Document Type

Article

Publication Date

2018

Abstract

The tenth anniversary of Heller and the fiftieth anniversary of Terry are in June 2018. On this occasion, it is timely to reflect on the interaction between these two seminal decisions. Most questions concerning the Second Amendment, including the interplay between Terry and Heller, are currently without definitive answers.

The Supreme Court has addressed the application of Heller in only two cases over the last ten years. One issue developing in the lower courts is whether merely exercising in public the civil right recognized in Heller (i.e., that alone, with nothing else) may require submission to unfettered Terry frisks not restricted to a limited set of times or locations but virtually anywhere in public. The risk of injury to the innocent in a Terry frisk is substantially heightened when the detainee is armed. It's no small matter to have a loaded firearm pointed at one for engaging in innocent, protected activity.
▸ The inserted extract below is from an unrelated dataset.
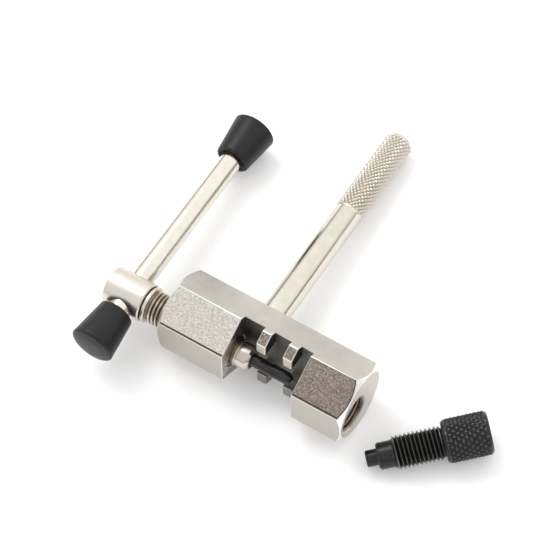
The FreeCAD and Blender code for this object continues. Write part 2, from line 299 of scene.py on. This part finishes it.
# ---------------------------------------------------------------- tool body
def make_body():
    # hexagonal bar, corners up and down, a little long so that the turned envelope makes its ends
    verts, faces = [], []
    for x in (BODY_L - 1.0, BODY_E + 1.0):
        for k in range(6):
            a = math.radians(90 + 60 * k)
            verts.append((x, HEX_R * math.cos(a), HEX_R * math.sin(a)))
    faces.append(tuple(range(6)))
    faces.append(tuple(range(11, 5, -1)))
    for k in range(6):
        faces.append((k, (k + 1) % 6, 6 + (k + 1) % 6, 6 + k))
    body = mm_object("tool_body_shell", verts, faces)
    R = 13.0
    boolean(body, box_cutter((GAP_L, -R, -R), (GAP_R, TOOTH_FRONT, R)))
    boolean(body, box_cutter((GAP_L, -R - 0.1, -R - 0.1), (TOOTH_A, GAP_WALL, R + 0.1)))
    boolean(body, box_cutter((TOOTH_A + TOOTH_W, -R - 0.1, -R - 0.1), (TOOTH_B, GAP_WALL, R + 0.1)))
    boolean(body, box_cutter((TOOTH_B + TOOTH_W, -R - 0.1, -R - 0.1), (GAP_R, GAP_WALL, R + 0.1)))
    boolean(body, box_cutter((TOOTH_A - 1, -R - 0.2, -TOOTH_UNDER), (TOOTH_B + TOOTH_W + 1, GAP_WALL, TOOTH_UNDER)))
    clean(body)
    # ends turned to a chamfer: intersect with a turned envelope
    ra, ca = HEX_R - 1.75, 1.3
    env = lathe_parts([
        (BODY_L, 0), (BODY_L, ra, 0.2), (BODY_L + ca * 1.9, ra + 1.75 * 1.9), (BODY_E - ca * 1.9, ra + 1.75 * 1.9),
        (BODY_E, ra, 0.2), (BODY_E, 0)], 180, phase=0.0071)
    boolean(body, mm_object("envelope", *env), "INTERSECT")
    # left bore: plain where the screw runs, with a countersink at each face
    pts = [(BODY_L - 1, 0), (BODY_L - 1, 6.05), (BODY_L + 0.55, 4.5), (GAP_L - 0.15, 4.5), (GAP_L + 0.05, 4.68), (GAP_L + 0.05, 0)]
    v, f = lathe_parts(pts, 96)
    boolean(body, mm_object("bore_l", [(p[0], p[1] + SCREW_Y, p[2]) for p in v], f))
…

But this can happen where mere firearms possession is a basis for initiating a Terry stop. The risk of death or serious bodily injury, coupled with perceptions that lawfully being armed results in other unwarranted law enforcement attention/ is sufficiently severe that evidently some would forego exercise of what lower courts typically reference as a protected right.

It is somewhat peculiar even to need to discuss the possibility that merely for exercising a constitutionally secured right one may be subject to having a firearm pointed at oneself. Now, the Supreme Court has not yet determined whether the rights recognized in Heller extend to firearms possession outside the home. How­ever, lower courts generally have either concluded that they do, or assumed that they do.